Молебен еще продолжался; но от императрицы не укрылось продолжительное отсутствие ее сына: Она стояла, на коленях, в томительной тревоге ожидания. Войдя в ризницу, великий князь безмолвно простерся на землю. По этому движению сердце матери все поняло, и страшное оцепенение сковало ее чувства: у нее не было ни слов, ни слез. Великий князь прошел через алтарь остановить службу и привел к своей родительнице совершавшего молебен духовника ее, Криницкого, с крестом. Тогда только, приникнув к распятию, она могла пролить первые слезы. «Вдруг, — пишет один из свидетелей этого события [поэт В. А. Жуковский], — когда, после громкого пения певчих, в церкви сделалось тихо и слышалась только молитва, вполголоса произносимая священником, раздался какой-то легкий стук за дверями — отчего он произошел, не знаю; помню только то, что я вздрогнул и что все, находившиеся в церкви, с беспокойством оборотили глаза на двери; никто не вошел в них; это не нарушило моления, но оно продолжалось недолго — отворяются северные двери: из алтаря выходит великий князь Николай Павлович, бледный; он подает знак рукою к молчанию; все умолкло, оцепенев от недоумения; но вдруг все разом поняли, что императора не стало; церковь глубоко охнула. И через минуту все пришло в волнение; все слилось в один говор криков, рыдания и плача. Мало-помалу молившиеся разошлись, я остался один; в смятении мыслей я не знал, куда идти, и наконец машинально, вместо того, чтобы выйти общими дверями из церкви, вошел северными дверями в алтарь. Что же я увидел? Дверь в боковую горницу отворена; там императрица Мария Феодоровна, почти бесчувственная, лежит на руках великого князя; перед нею, на коленах, великая княгиня Александра Феодоровна, умоляющая ее успокоиться:
«Маменька, дорогая маменька, ради Бога успокойтесь!» (фр.)). В эту минуту священник берет с престола крест и, возвысив его, приближается к дверям; увидя крест, императрица падает пред ним на землю, притиснув голову к полу почти у самых ног священника. Несказанное величие этого зрелища меня сразило; увлеченный им, я стал на колена перед святынею материнской скорби, перед головою Царицы, лежащей в прахе под крестом испытующего Спасителя. Императрицу, почти лишенную памяти, подняли, посадили в кресла, понесли во внутренние покои; двери за нею затворились...» ( Корф М.А. Восшествие на престол императора Николая I-го . Издательство: Тип. II-го Отделения Собственной Его Имп. Вел. Канцелярии. СПб.1857).
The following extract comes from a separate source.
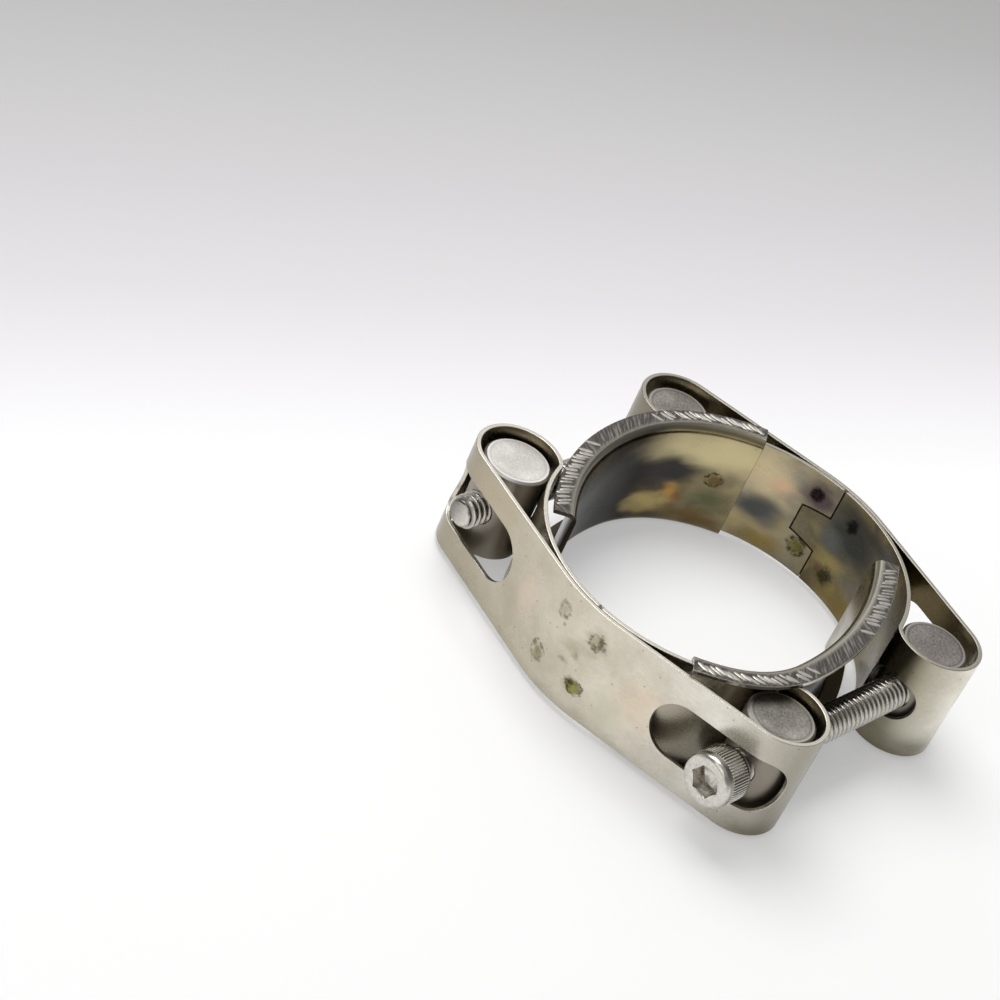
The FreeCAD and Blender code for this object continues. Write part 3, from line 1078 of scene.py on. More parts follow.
        # Flat place, height and lean of six layers: a face, four rows round the edge, a face.
        layers = [(corners, half + dent, np.zeros((count, 2)), np.ones(count))]
        for inset, level, lean in ((part, half - part, DIAGONAL), (0.0, half - soft, 0.0),
                                   (0.0, soft - half, 0.0), (part, part - half, -DIAGONAL)):
            layers.append((edge - inset * mitre, np.full(rim, level),
                           side * math.sqrt(1.0 - lean ** 2), np.full(rim, lean)))
        layers.append((corners, dent * self.print_through - half, np.zeros((count, 2)),
                       -np.ones(count)))
        flat, height, lean_flat, lean_up = (np.concatenate(rows) for rows in zip(*layers))
        on_face = np.repeat([True, False, False, False, False, True],
                            [len(layer[0]) for layer in layers])
        nudge = 0.05
        for axis in (0, 1):
            shift = np.zeros((len(flat), 2))
            shift[:, axis] = nudge
            ahead, behind = flat + shift, flat - shift
            grade = (self.dent(*ahead.T) - self.dent(*behind.T)) / (2 * nudge)
            lean_flat[:, axis] -= np.where(on_face, grade * lean_up, 0.0)
        plan, outward = self.place(flat[:, 0])
        forward = np.stack([outward[:, 1], -outward[:, 0]], axis=1)
        turned = self.half.value
        points = np.zeros((len(flat), 3))
        points[:, :2] = (plan + outward * height[:, None]) * turned
        points[:, 2] = MID_HEIGHT + flat[:, 1]
        normals = np.zeros((len(flat), 3))
        normals[:, :2] = (outward * lean_up[:, None] + forward * lean_flat[:, :1]) * turned
        normals[:, 2] = lean_flat[:, 1]
        normals /= np.linalg.norm(normals, axis=1, keepdims=True)
        starts = np.cumsum([0] + [len(layer[0]) for layer in layers])
        polygons = [tuple(face[::-1]) for face in faces]
        polygons += [tuple(face + starts[5]) for face in faces]
        for a, b in links:
            for upper, lower in zip(starts[:5], starts[1:6]):
                polygons.append((a + upper, b + upper, b + lower, a + lower))
        flat_place = np.column_stack([flat, np.where(height > 0, 0.0, UNSEEN_SIDE)])
        # Cut edges take the painted edge colour, apart from those of the seam and of the inner
        # layer's openings, which take painted shade.
        shaded_cut = (np.abs(edge[:, 0]) > self.starts[4]) & (np.abs(edge[:, 1]) < self.width / 2)
        plain = np.zeros(count)
        cut = np.concatenate([plain] + 4 * [np.where(shaded_cut, -1.0, 1.0)] + [plain])
        piece = mesh_object(self.half.name.lower() + "_band_strip", points, polygons, normals,
                            flat=flat_place, cut=cut)
        piece.data.materials.append(self.finish.material())
        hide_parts(self.half.name.lower() + "_band")
        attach(piece, self.half.body)
        return piece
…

«Что прибавлю к моему рассказу? — пишет поэт-романтик. Я со своей стороны не знаю ни в истории народов, ни в истории души человеческой ни одной более возвышенной минуты. Великому князю известно было отречение брата его от престола; он знал, что вследствие этого отречения престол неоспоримо принадлежит ему; он предвидел, что через несколько минут всенародно откроется тайна отречения, и что ему предложено будет воспользоваться правом, ему уступленным; но в то же время он в душе свое признавал неприкосновенное право законного наследника и не мог знать, на что решится этот наследник (бывший тогда далеко), подтвердит ли, уничтожить ли тайное свое отречение. Чего же требовала от него совесть, то было для него явно; но он страшился, чтобы воля его не поколебалась в выборе между самоотвержением и самодержавием; он не поверил одной силе души своей, он поспешил подкрепить ее силою Бога, поспешил явиться пред лицом этого Бога, дабы во храм его, к подножию престола, на котором совершается жертва бескровная, положить свою жертву земного величия» (Цит. по: Василич, Г. Разруха 1825 года. Часть первая. Тип. «Север». Спб. 1908).
Совершив, таким образом «самоотвержение», Николаю нисколько не мешало тут же проявить и свое «самодержавие». Выйдя из церкви, он направился к внутреннему дворцовому караулу — в тот день от роты Его Величества лейб-гвардии Преображенского полка и объявил , что Россия лишилась отца; что теперь на всех лежит обязанность присягнуть законному государю Константину Павловичу и что он, великий князь, сам идет принесть ему присягу. Повторив точно то же двум другим внутренним караулам, Кавалергардскому и Конногвардейскому, он велел дежурному генералу Потапову принять присягу от главного дворцового караула, а адъютанту своему Адлербергу — от Инженерного ведомства, которого, был главным начальником. Затем великий князь Николай Павлович, с графом Милорадовичем и генерал-адъютантами князем Трубецким, графом Голенищевым-Кутузовым и другими, тут находившимися, пошел в дворцовую церковь, где еще оставалось духовенство после молебствия, и здесь присягнул императору Константину и подписал присяжный лист.